◆ Task to carry out ◆
Copy, character for character, the lines running from the one with "tips down to it" to the one with "cad_parts[node].hide_render = cad_parts[node].hide_viewport", ends included. Leave out every other line.

***** Data extract *****

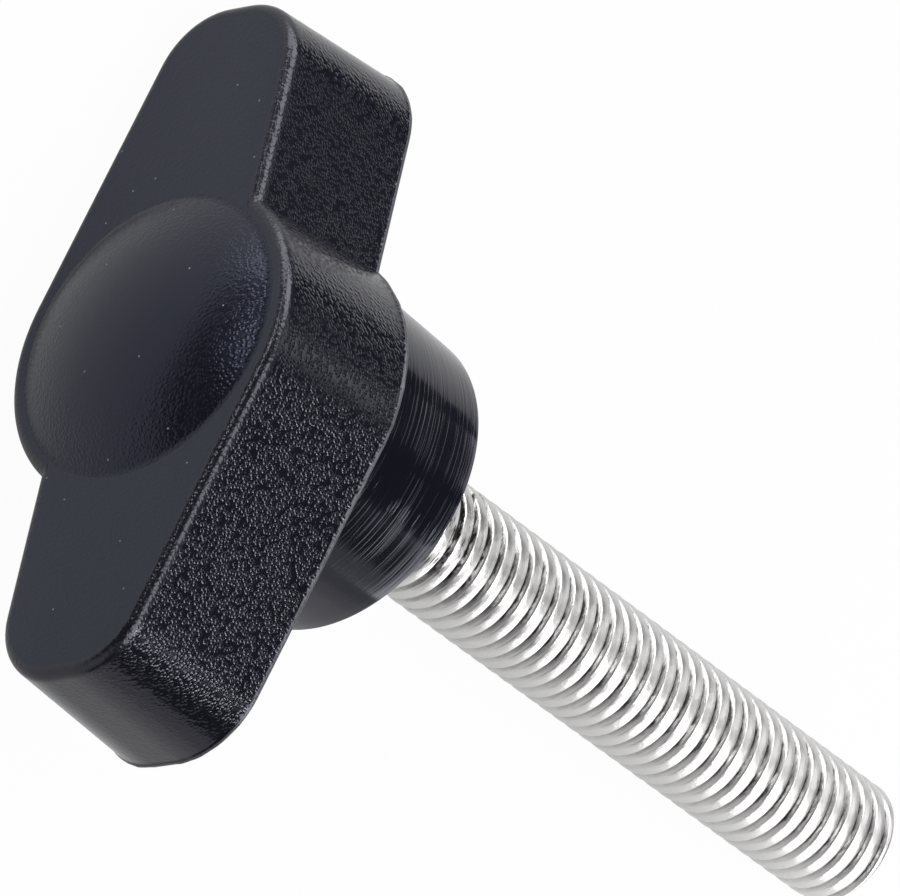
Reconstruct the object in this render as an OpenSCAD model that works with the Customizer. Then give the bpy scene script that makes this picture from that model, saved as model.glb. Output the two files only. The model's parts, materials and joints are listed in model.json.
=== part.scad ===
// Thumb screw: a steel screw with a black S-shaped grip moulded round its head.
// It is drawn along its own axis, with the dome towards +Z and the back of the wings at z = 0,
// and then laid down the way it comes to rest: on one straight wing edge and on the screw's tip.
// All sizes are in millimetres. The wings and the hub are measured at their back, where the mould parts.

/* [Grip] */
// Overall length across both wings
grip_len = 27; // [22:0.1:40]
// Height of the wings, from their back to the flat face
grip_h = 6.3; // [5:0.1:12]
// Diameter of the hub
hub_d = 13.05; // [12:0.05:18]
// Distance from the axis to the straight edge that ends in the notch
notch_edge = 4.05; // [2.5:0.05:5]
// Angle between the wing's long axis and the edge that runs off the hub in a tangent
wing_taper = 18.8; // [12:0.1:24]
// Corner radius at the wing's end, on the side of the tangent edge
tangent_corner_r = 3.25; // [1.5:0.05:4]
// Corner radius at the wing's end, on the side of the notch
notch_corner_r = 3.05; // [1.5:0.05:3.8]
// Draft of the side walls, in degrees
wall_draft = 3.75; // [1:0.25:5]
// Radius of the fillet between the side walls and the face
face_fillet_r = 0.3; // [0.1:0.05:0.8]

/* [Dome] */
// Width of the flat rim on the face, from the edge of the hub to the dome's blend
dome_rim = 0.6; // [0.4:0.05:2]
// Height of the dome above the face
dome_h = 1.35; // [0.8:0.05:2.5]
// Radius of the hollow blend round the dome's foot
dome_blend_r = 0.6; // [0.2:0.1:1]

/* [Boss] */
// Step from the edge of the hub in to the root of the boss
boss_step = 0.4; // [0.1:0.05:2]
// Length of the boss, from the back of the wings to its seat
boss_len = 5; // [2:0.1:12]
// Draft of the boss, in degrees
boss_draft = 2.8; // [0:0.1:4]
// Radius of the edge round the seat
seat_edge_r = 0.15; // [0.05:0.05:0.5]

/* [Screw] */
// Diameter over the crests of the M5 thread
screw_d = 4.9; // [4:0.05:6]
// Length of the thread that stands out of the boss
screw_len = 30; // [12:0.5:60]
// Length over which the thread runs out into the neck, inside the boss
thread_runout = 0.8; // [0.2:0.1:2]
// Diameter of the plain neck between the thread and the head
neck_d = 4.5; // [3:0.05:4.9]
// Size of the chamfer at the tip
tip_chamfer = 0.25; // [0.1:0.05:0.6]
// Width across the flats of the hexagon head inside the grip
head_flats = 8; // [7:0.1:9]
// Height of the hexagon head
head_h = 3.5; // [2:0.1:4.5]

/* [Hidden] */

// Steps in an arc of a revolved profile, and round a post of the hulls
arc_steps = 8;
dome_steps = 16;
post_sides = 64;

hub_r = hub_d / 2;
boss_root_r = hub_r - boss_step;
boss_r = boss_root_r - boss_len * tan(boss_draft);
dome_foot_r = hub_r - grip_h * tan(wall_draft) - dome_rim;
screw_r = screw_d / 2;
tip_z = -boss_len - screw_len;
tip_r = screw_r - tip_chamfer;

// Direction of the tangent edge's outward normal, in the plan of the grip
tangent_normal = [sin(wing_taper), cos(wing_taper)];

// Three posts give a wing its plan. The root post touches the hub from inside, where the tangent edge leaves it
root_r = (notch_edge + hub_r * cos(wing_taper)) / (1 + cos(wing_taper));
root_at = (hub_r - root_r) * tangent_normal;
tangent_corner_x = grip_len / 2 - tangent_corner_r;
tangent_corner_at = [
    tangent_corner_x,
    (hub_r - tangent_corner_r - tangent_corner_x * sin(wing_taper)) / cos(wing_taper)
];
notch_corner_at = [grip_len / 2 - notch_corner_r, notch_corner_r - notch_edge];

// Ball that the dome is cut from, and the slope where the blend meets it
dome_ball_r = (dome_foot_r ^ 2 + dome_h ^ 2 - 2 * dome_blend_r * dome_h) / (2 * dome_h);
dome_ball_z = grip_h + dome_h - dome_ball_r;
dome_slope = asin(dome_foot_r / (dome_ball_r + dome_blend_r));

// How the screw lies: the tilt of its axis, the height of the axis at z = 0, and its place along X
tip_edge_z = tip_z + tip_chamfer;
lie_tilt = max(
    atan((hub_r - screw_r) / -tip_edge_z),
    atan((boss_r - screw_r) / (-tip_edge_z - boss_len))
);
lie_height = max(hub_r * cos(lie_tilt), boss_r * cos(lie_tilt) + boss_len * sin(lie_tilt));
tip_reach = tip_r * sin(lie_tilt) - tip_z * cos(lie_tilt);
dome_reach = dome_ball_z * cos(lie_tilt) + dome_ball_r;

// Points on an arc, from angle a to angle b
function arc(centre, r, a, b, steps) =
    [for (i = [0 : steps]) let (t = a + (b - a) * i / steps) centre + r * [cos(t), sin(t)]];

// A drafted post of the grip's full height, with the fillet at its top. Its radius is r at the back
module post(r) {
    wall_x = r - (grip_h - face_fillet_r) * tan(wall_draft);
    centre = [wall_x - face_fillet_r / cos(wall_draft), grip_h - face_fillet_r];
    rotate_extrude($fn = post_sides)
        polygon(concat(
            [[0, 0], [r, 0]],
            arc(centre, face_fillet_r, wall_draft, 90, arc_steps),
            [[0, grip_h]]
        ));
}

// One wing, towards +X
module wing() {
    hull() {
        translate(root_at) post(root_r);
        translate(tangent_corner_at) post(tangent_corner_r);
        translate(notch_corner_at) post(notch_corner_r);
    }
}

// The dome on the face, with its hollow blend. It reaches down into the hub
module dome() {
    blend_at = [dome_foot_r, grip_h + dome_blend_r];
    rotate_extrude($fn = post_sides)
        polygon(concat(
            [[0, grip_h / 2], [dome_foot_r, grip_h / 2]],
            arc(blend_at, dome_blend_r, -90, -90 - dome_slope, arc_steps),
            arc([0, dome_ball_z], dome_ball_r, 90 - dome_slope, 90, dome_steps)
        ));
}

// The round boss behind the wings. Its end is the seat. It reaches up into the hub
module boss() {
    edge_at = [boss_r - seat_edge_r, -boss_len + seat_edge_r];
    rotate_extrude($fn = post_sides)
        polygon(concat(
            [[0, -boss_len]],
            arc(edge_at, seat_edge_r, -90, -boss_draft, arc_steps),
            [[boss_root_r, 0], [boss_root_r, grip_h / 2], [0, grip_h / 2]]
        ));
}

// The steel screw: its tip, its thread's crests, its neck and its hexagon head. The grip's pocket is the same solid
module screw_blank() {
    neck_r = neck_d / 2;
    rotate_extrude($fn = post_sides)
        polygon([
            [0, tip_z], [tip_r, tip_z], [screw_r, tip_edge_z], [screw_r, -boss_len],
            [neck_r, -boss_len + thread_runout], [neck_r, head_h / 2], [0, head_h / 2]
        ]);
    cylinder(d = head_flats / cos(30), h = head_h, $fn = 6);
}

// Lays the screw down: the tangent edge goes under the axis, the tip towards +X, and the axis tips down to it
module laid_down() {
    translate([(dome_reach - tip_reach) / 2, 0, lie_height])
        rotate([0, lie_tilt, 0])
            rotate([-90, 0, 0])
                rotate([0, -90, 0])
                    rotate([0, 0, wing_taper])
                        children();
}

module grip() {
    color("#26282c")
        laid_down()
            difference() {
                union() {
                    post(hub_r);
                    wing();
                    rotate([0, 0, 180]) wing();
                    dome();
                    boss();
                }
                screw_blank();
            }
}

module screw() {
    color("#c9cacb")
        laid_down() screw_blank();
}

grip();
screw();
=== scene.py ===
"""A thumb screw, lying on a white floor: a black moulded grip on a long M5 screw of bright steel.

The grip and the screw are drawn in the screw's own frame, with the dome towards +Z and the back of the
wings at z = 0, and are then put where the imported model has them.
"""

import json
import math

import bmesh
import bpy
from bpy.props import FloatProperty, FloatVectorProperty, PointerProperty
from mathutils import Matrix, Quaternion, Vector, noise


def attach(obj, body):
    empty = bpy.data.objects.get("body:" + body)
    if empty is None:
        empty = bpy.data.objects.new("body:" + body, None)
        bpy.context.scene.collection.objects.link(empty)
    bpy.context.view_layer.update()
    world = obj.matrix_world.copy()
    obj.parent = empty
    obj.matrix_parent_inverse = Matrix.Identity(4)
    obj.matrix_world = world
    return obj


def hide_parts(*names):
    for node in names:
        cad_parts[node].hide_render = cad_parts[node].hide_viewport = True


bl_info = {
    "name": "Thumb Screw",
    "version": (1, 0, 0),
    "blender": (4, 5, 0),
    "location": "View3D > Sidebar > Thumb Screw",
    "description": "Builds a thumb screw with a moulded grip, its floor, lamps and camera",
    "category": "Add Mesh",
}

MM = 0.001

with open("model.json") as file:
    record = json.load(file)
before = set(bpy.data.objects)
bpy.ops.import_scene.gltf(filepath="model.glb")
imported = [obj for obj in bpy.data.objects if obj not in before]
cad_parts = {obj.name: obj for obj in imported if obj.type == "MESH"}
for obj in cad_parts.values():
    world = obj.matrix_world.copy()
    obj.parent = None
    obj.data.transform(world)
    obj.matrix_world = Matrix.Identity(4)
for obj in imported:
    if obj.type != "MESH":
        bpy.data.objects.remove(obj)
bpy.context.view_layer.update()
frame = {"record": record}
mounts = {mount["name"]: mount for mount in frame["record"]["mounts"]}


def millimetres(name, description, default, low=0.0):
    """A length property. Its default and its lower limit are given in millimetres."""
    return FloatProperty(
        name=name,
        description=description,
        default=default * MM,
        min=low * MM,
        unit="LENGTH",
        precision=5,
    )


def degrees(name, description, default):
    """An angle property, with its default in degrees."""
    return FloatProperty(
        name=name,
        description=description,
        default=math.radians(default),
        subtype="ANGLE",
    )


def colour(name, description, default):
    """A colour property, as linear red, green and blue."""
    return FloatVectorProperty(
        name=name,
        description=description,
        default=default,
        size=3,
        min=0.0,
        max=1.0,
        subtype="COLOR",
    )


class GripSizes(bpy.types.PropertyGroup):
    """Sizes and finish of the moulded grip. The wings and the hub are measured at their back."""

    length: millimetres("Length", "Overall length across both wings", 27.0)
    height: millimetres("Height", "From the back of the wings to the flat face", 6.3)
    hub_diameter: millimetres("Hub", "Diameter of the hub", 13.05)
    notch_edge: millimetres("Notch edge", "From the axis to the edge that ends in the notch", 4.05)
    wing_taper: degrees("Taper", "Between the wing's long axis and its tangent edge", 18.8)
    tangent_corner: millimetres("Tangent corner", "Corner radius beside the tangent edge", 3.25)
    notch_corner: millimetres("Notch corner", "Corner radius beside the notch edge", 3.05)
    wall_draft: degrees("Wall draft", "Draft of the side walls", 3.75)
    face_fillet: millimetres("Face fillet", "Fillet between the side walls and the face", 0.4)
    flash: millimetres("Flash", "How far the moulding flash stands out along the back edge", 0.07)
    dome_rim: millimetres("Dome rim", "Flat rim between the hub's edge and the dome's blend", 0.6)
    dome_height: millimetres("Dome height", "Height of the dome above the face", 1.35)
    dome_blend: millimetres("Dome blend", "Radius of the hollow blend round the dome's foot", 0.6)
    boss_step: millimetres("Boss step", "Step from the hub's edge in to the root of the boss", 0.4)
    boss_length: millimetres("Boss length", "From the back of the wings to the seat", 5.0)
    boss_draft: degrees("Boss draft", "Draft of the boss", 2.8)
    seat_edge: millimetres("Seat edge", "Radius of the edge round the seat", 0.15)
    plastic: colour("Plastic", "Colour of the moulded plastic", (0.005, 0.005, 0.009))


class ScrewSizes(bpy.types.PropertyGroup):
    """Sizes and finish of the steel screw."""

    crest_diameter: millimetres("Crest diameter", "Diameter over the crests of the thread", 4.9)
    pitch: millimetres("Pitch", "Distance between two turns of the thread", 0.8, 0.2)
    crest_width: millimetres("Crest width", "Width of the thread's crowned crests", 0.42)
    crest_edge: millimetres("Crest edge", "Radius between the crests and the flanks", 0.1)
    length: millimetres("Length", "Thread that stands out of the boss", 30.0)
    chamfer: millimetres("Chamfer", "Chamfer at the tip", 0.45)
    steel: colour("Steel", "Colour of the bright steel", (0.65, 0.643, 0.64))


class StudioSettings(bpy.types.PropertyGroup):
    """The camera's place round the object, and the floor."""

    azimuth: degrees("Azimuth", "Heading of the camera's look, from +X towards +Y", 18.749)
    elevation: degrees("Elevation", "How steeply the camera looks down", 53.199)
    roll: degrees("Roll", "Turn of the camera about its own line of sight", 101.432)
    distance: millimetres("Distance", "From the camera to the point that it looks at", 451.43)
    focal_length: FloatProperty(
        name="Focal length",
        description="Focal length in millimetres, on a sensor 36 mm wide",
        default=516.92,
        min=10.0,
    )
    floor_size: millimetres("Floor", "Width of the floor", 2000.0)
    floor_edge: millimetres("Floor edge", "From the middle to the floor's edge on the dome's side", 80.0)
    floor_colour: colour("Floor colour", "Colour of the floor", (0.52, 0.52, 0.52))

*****

◆ Exercise solution ◆
// Lays the screw down: the tangent edge goes under the axis, the tip towards +X, and the axis tips down to it
module laid_down() {
    translate([(dome_reach - tip_reach) / 2, 0, lie_height])
        rotate([0, lie_tilt, 0])
            rotate([-90, 0, 0])
                rotate([0, -90, 0])
                    rotate([0, 0, wing_taper])
                        children();
}

module grip() {
    color("#26282c")
        laid_down()
            difference() {
                union() {
                    post(hub_r);
                    wing();
                    rotate([0, 0, 180]) wing();
                    dome();
                    boss();
                }
                screw_blank();
            }
}

module screw() {
    color("#c9cacb")
        laid_down() screw_blank();
}

grip();
screw();
=== scene.py ===
"""A thumb screw, lying on a white floor: a black moulded grip on a long M5 screw of bright steel.

The grip and the screw are drawn in the screw's own frame, with the dome towards +Z and the back of the
wings at z = 0, and are then put where the imported model has them.
"""

import json
import math

import bmesh
import bpy
from bpy.props import FloatProperty, FloatVectorProperty, PointerProperty
from mathutils import Matrix, Quaternion, Vector, noise


def attach(obj, body):
    empty = bpy.data.objects.get("body:" + body)
    if empty is None:
        empty = bpy.data.objects.new("body:" + body, None)
        bpy.context.scene.collection.objects.link(empty)
    bpy.context.view_layer.update()
    world = obj.matrix_world.copy()
    obj.parent = empty
    obj.matrix_parent_inverse = Matrix.Identity(4)
    obj.matrix_world = world
    return obj


def hide_parts(*names):
    for node in names:
        cad_parts[node].hide_render = cad_parts[node].hide_viewport = True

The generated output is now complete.